- Given request -
Write every line of the material out exactly as shown.

- Dataset extract -
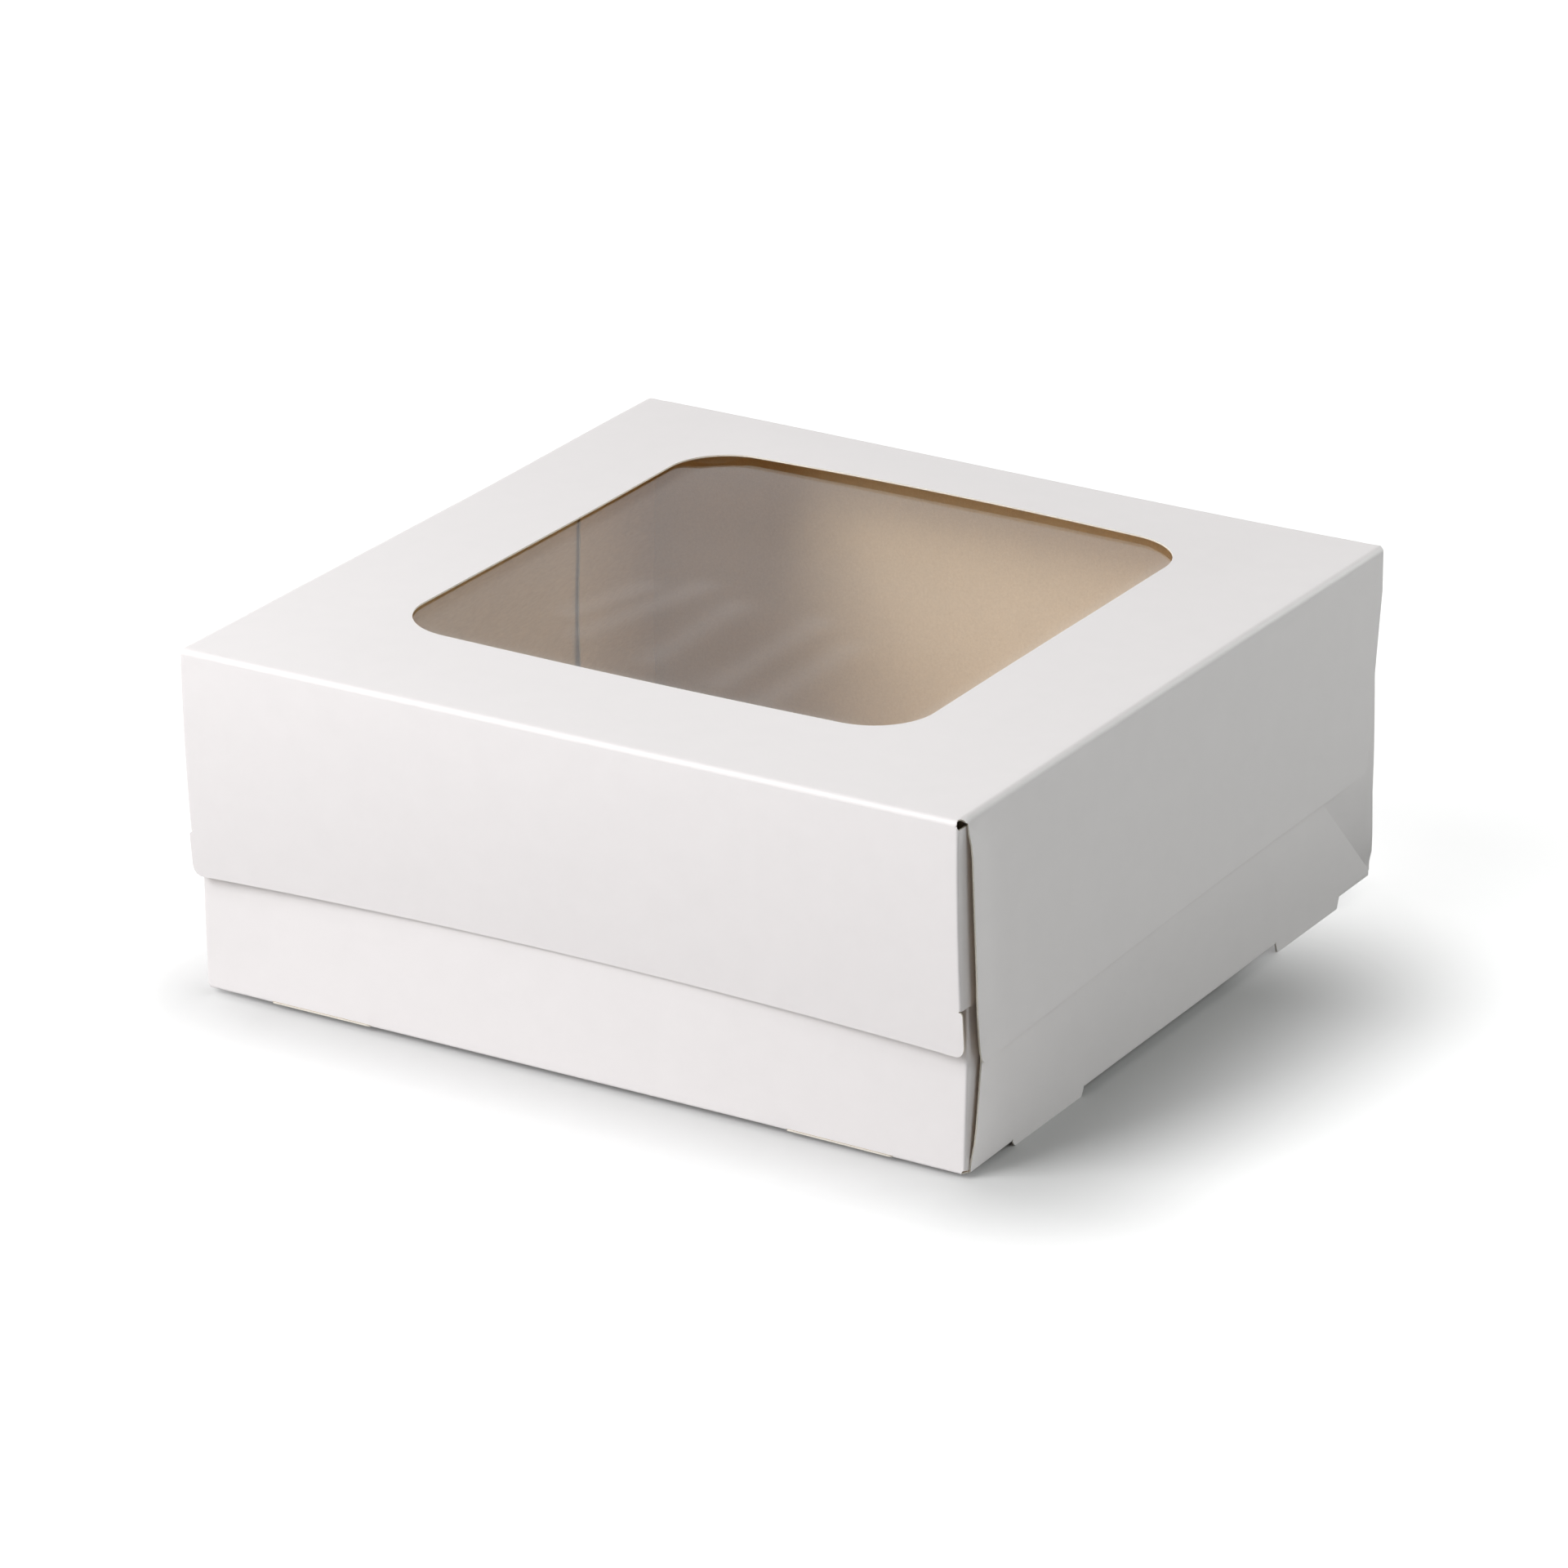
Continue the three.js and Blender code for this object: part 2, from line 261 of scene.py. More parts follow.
def round_corners(x0, x1, y0, y1, radius, steps=12):
    """A rectangle with round corners."""
    points = []
    for cx, cy, start in ((x1 - radius, y0 + radius, -90), (x1 - radius, y1 - radius, 0),
                          (x0 + radius, y1 - radius, 90), (x0 + radius, y0 + radius, 180)):
        for i in range(steps + 1):
            turn = math.radians(start + 90 * i / steps)
            points.append((cx + radius * math.cos(turn), cy + radius * math.sin(turn)))
    return points


def grown_window(margin, steps=12):
    x0, x1, y0, y1 = WINDOW
    return round_corners(x0 - margin, x1 + margin, y0 - margin, y1 + margin, WINDOW_RADIUS + margin, steps)


# How the real board bows and lifts, in millimetres

def arch_over(value, low, high):
    """A soft arch from 0 at low over 1 in the middle to 0 at high."""
    return math.sin(math.pi * min(1.0, max(0.0, (value - low) / (high - low))))


def lid_lift(x, y):
    """How far the lid stands above its flat place: its rear edge twists, the strip behind the window
    arches up and the strip in front of the window sags."""
    share = x / 100
    twist = (-0.15 - 1.2 * share + 0.3 * share ** 2 + 0.6 * share ** 3) * smooth(10, 100, y)
    across = arch_over(x, -72, 78)
    arch = 1.5 * across * smooth(20, 75, y) * (1 - smooth(80, 101, y))
    sag = -0.7 * across * (1 - smooth(-58, -10, y)) * smooth(-101, -70, y)
    return twist + arch + sag


def flap_bulge(y, depth):
    """How far a side flap of the lid stands out: it hangs outwards, and bows most at its middle."""
    share = max(0.0, depth) / 57
    across = 1 - ((y - 2) / 97) ** 2
    return 0.8 * share ** 1.3 + 1.1 * share ** 1.6 * max(0.0, across)


def flap_front_edge(depth):
    return LID_FRONT + SIDE_FLAP_SETBACK + SIDE_FLAP_BEVEL * depth + 1.3 * smooth(44, 60, depth)


def flap_spring(y, depth):
    """The front edge of a side flap springs off the tab behind it."""
    off = (y - flap_front_edge(depth)) / 6.5
    return 1.05 * math.exp(-off * off) * smooth(1.5, 9, depth) * (1 - 0.5 * smooth(38, 57, depth))


def front_flap_face(x, depth):
    """The outer face of the front flap: it leans back in a curve, and most in its middle."""
    middle = max(0.0, 1 - (x / 100) ** 2)
    return LID_FRONT + 0.00108 * depth ** 2 + 1.95 * middle * (depth / FRONT_FLAP_DEPTH) ** 1.5


def wall_bulge(y, z):
    """A side wall leans outwards between its two 45 degree creases, most just above the flap's lower edge."""
    reach = z - FLOOR_UNDER
    front = y - TRAY_FRONT - reach
    back = REAR - y - reach
    if front <= 0 or back <= 0:
        return 0.0
    share = front / (front + back)
    return 1.35 * 4 * share * (1 - share) * reach / 33 * (1 - smooth(30, 58, reach))


def gusset_spring(y, z):
    """The front edges of the side walls' front gussets spring off the tabs behind them."""
    reach = z - FLOOR_UNDER
    off = (y - TRAY_FRONT - WALL_SETBACK - WALL_BEVEL * reach) / 4.5
    return 0.85 * math.exp(-off * off) * smooth(1, 9, reach) * (1 - smooth(24, 55, reach))


def rear_lean(y, z):
    """The rear gussets lean outwards from the 45 degree crease to their rear edge."""
    reach = z - FLOOR_UNDER
    share = (reach - REAR + y) / max(4.0, reach - WALL_SETBACK)
    return 1.2 * max(0.0, share) * smooth(1, 9, reach) * (1 - smooth(30, 60, reach))


def tray_splay(z):
    """How far the tray's sides stand out of their upright place: most a third of the way up."""
    return 1.1 * (1 - smooth(30, 84, z)) - 0.35 * (1 - smooth(2, 30, z))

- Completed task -
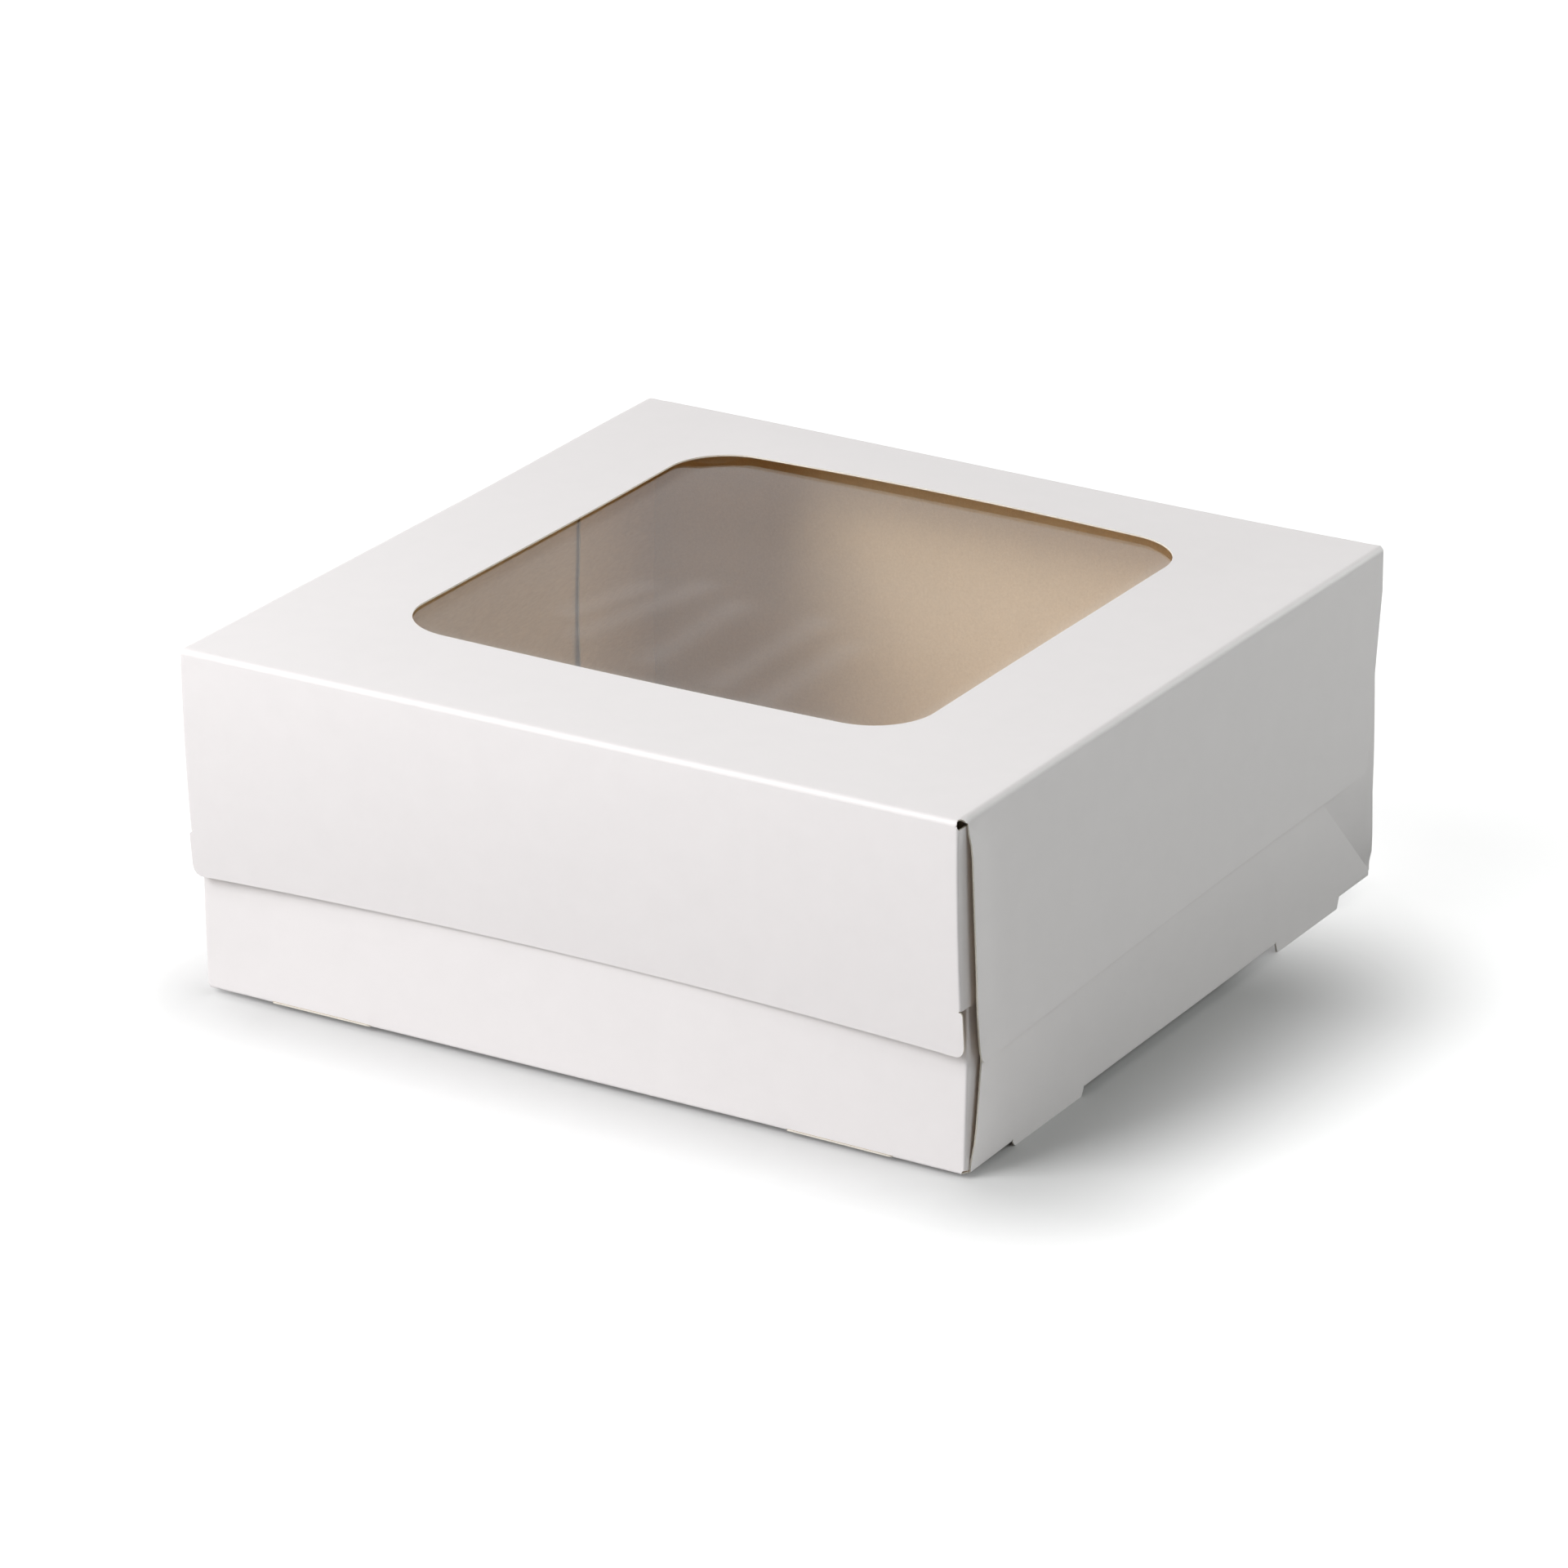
Continue the three.js and Blender code for this object: part 2, from line 261 of scene.py. More parts follow.
def round_corners(x0, x1, y0, y1, radius, steps=12):
    """A rectangle with round corners."""
    points = []
    for cx, cy, start in ((x1 - radius, y0 + radius, -90), (x1 - radius, y1 - radius, 0),
                          (x0 + radius, y1 - radius, 90), (x0 + radius, y0 + radius, 180)):
        for i in range(steps + 1):
            turn = math.radians(start + 90 * i / steps)
            points.append((cx + radius * math.cos(turn), cy + radius * math.sin(turn)))
    return points


def grown_window(margin, steps=12):
    x0, x1, y0, y1 = WINDOW
    return round_corners(x0 - margin, x1 + margin, y0 - margin, y1 + margin, WINDOW_RADIUS + margin, steps)


# How the real board bows and lifts, in millimetres

def arch_over(value, low, high):
    """A soft arch from 0 at low over 1 in the middle to 0 at high."""
    return math.sin(math.pi * min(1.0, max(0.0, (value - low) / (high - low))))


def lid_lift(x, y):
    """How far the lid stands above its flat place: its rear edge twists, the strip behind the window
    arches up and the strip in front of the window sags."""
    share = x / 100
    twist = (-0.15 - 1.2 * share + 0.3 * share ** 2 + 0.6 * share ** 3) * smooth(10, 100, y)
    across = arch_over(x, -72, 78)
    arch = 1.5 * across * smooth(20, 75, y) * (1 - smooth(80, 101, y))
    sag = -0.7 * across * (1 - smooth(-58, -10, y)) * smooth(-101, -70, y)
    return twist + arch + sag


def flap_bulge(y, depth):
    """How far a side flap of the lid stands out: it hangs outwards, and bows most at its middle."""
    share = max(0.0, depth) / 57
    across = 1 - ((y - 2) / 97) ** 2
    return 0.8 * share ** 1.3 + 1.1 * share ** 1.6 * max(0.0, across)


def flap_front_edge(depth):
    return LID_FRONT + SIDE_FLAP_SETBACK + SIDE_FLAP_BEVEL * depth + 1.3 * smooth(44, 60, depth)


def flap_spring(y, depth):
    """The front edge of a side flap springs off the tab behind it."""
    off = (y - flap_front_edge(depth)) / 6.5
    return 1.05 * math.exp(-off * off) * smooth(1.5, 9, depth) * (1 - 0.5 * smooth(38, 57, depth))


def front_flap_face(x, depth):
    """The outer face of the front flap: it leans back in a curve, and most in its middle."""
    middle = max(0.0, 1 - (x / 100) ** 2)
    return LID_FRONT + 0.00108 * depth ** 2 + 1.95 * middle * (depth / FRONT_FLAP_DEPTH) ** 1.5


def wall_bulge(y, z):
    """A side wall leans outwards between its two 45 degree creases, most just above the flap's lower edge."""
    reach = z - FLOOR_UNDER
    front = y - TRAY_FRONT - reach
    back = REAR - y - reach
    if front <= 0 or back <= 0:
        return 0.0
    share = front / (front + back)
    return 1.35 * 4 * share * (1 - share) * reach / 33 * (1 - smooth(30, 58, reach))


def gusset_spring(y, z):
    """The front edges of the side walls' front gussets spring off the tabs behind them."""
    reach = z - FLOOR_UNDER
    off = (y - TRAY_FRONT - WALL_SETBACK - WALL_BEVEL * reach) / 4.5
    return 0.85 * math.exp(-off * off) * smooth(1, 9, reach) * (1 - smooth(24, 55, reach))


def rear_lean(y, z):
    """The rear gussets lean outwards from the 45 degree crease to their rear edge."""
    reach = z - FLOOR_UNDER
    share = (reach - REAR + y) / max(4.0, reach - WALL_SETBACK)
    return 1.2 * max(0.0, share) * smooth(1, 9, reach) * (1 - smooth(30, 60, reach))


def tray_splay(z):
    """How far the tray's sides stand out of their upright place: most a third of the way up."""
    return 1.1 * (1 - smooth(30, 84, z)) - 0.35 * (1 - smooth(2, 30, z))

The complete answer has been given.